The performance was a selection of their best acts and was quite entertaining (of course, i am not comparing it with CdS shows), part because of the show itself, part because of the lovely reactions from children (and since i'm currently working on a diapers account, that came as a real bless).
Two things to mention:
1. i am totally sick and tired of the "no pictures" thing. Why in the name of God can't i take pictures of anything i want anytime i want? The show was psychedelic enough for the performers not to get distracted by some camera or, even better, by some mobile phone. I cannot take pics when i'm in the mall and i see cute drawings, i cannot take pics during almost any show, and this is really starting to get to me. It pisses me off.
2. they play commercials as well. Before the show, and during the break, ads were projected on the two big screens. Which made me think that i might actually go to the theatre soon and discover that during the break, the actors in the play interpret some commercials. Or something of the kind.

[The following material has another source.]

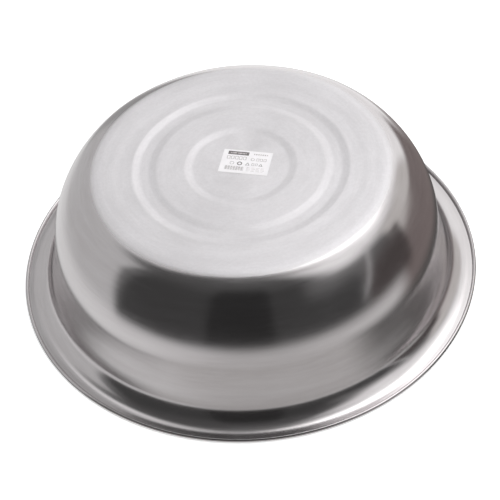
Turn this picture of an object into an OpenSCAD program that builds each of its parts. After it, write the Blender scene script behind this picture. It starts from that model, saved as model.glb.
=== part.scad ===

And, since i had to mark this as well, from the circus i went straight to the Atheneum, where the organ fanatic in me was absolutely delighted to watch and listen Philippe Verkaeren perform. Especially since the program included some of my favourite works from Franck, and listening to them live was just like a dream came true.

agency spots

Cristina and Marius caught in the development of their Friday expression of creativity. Or just subversively posing for the premier of "Puss in Boots" at the Opera.